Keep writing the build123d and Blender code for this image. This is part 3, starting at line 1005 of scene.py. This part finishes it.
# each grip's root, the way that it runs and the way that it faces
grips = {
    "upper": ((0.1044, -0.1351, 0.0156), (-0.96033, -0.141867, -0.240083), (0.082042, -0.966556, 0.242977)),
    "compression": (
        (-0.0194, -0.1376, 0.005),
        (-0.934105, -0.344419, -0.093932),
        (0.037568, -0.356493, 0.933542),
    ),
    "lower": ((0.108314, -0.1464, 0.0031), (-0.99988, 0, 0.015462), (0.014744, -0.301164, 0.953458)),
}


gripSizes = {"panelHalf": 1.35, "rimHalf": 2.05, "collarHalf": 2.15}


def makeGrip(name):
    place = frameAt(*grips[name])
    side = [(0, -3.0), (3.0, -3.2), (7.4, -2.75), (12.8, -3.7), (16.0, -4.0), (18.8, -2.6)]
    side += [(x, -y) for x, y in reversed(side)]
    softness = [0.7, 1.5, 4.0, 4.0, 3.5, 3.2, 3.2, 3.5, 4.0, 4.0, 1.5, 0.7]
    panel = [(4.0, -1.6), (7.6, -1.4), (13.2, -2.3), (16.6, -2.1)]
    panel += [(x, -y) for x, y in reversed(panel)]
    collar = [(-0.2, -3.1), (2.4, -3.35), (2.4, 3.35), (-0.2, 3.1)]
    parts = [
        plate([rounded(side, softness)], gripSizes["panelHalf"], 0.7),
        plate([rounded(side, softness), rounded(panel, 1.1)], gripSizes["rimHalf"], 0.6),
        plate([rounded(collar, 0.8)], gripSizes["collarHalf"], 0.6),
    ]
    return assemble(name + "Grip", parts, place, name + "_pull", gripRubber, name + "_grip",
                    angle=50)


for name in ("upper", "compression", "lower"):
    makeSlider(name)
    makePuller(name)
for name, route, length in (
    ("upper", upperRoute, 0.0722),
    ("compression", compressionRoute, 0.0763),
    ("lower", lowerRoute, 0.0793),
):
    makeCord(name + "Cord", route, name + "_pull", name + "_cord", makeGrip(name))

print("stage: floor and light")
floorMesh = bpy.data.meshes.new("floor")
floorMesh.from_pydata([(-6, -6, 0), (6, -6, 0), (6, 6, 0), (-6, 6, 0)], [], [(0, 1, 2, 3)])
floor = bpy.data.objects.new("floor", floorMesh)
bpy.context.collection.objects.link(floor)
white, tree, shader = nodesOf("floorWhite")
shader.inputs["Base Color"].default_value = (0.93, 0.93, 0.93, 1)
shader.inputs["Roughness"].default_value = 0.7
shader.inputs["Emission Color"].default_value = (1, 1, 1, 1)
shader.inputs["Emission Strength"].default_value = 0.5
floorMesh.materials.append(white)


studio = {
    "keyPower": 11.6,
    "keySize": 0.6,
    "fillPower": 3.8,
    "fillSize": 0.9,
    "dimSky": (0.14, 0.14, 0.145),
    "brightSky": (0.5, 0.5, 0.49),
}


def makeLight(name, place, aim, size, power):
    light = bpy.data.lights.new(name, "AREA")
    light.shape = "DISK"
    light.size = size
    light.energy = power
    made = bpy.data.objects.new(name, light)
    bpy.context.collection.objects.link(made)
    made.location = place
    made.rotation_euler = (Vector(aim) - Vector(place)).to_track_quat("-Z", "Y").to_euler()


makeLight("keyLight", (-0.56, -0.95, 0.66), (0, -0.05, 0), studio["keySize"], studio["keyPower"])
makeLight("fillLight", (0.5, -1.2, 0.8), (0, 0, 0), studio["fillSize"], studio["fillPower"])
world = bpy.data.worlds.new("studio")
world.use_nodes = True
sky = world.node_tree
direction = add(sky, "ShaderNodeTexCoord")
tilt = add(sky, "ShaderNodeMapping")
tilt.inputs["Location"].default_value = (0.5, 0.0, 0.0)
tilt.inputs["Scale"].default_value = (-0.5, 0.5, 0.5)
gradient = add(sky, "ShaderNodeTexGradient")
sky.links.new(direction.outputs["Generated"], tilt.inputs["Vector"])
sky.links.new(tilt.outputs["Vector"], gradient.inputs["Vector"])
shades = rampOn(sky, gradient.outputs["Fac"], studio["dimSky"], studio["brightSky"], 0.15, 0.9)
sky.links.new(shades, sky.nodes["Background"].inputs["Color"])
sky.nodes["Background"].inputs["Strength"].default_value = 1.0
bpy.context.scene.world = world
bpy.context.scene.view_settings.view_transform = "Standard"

==

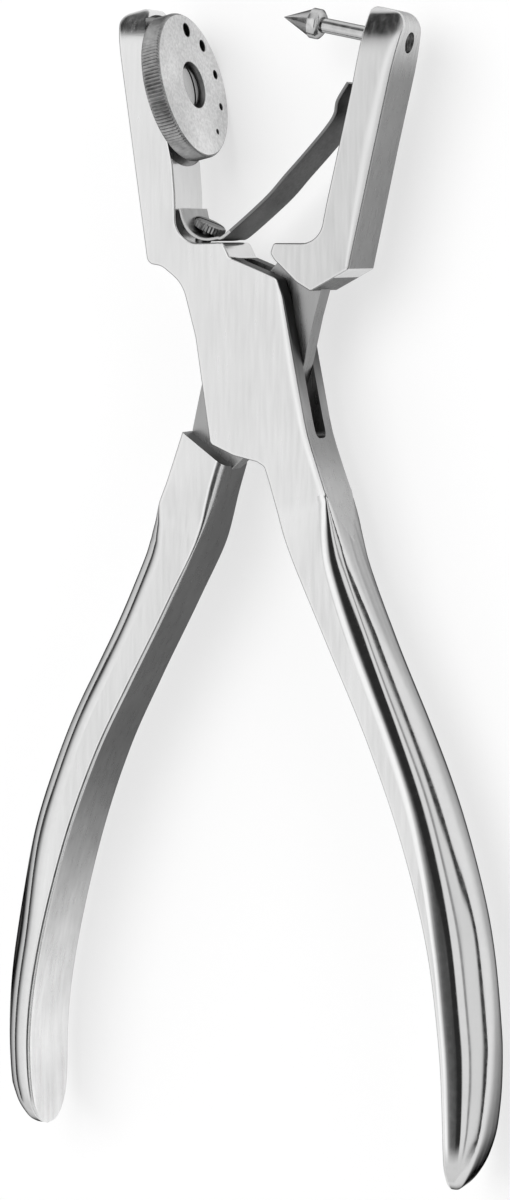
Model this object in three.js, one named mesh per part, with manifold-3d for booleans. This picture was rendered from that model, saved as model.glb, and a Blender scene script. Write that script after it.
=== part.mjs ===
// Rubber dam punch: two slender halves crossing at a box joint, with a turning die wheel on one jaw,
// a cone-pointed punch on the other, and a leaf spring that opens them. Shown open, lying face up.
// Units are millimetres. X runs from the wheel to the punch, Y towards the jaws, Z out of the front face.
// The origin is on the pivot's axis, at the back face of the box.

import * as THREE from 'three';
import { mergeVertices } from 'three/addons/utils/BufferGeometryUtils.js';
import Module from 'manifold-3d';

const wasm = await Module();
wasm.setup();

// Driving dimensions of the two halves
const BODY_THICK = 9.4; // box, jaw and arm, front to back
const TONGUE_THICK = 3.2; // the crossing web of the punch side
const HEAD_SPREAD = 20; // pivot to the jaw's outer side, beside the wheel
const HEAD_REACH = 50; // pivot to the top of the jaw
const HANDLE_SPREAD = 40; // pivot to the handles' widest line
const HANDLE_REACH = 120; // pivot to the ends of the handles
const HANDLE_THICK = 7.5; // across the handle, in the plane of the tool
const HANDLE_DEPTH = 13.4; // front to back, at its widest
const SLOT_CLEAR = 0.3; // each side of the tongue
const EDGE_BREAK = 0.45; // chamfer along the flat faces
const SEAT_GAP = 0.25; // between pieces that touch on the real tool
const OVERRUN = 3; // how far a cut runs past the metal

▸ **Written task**
Exactly as written, quote the lines from the one that has "Model this object" down to the one that has "wasm.setup();", and include both.

▸ **Written response**
Model this object in three.js, one named mesh per part, with manifold-3d for booleans. This picture was rendered from that model, saved as model.glb, and a Blender scene script. Write that script after it.
=== part.mjs ===
// Rubber dam punch: two slender halves crossing at a box joint, with a turning die wheel on one jaw,
// a cone-pointed punch on the other, and a leaf spring that opens them. Shown open, lying face up.
// Units are millimetres. X runs from the wheel to the punch, Y towards the jaws, Z out of the front face.
// The origin is on the pivot's axis, at the back face of the box.

import * as THREE from 'three';
import { mergeVertices } from 'three/addons/utils/BufferGeometryUtils.js';
import Module from 'manifold-3d';

const wasm = await Module();
wasm.setup();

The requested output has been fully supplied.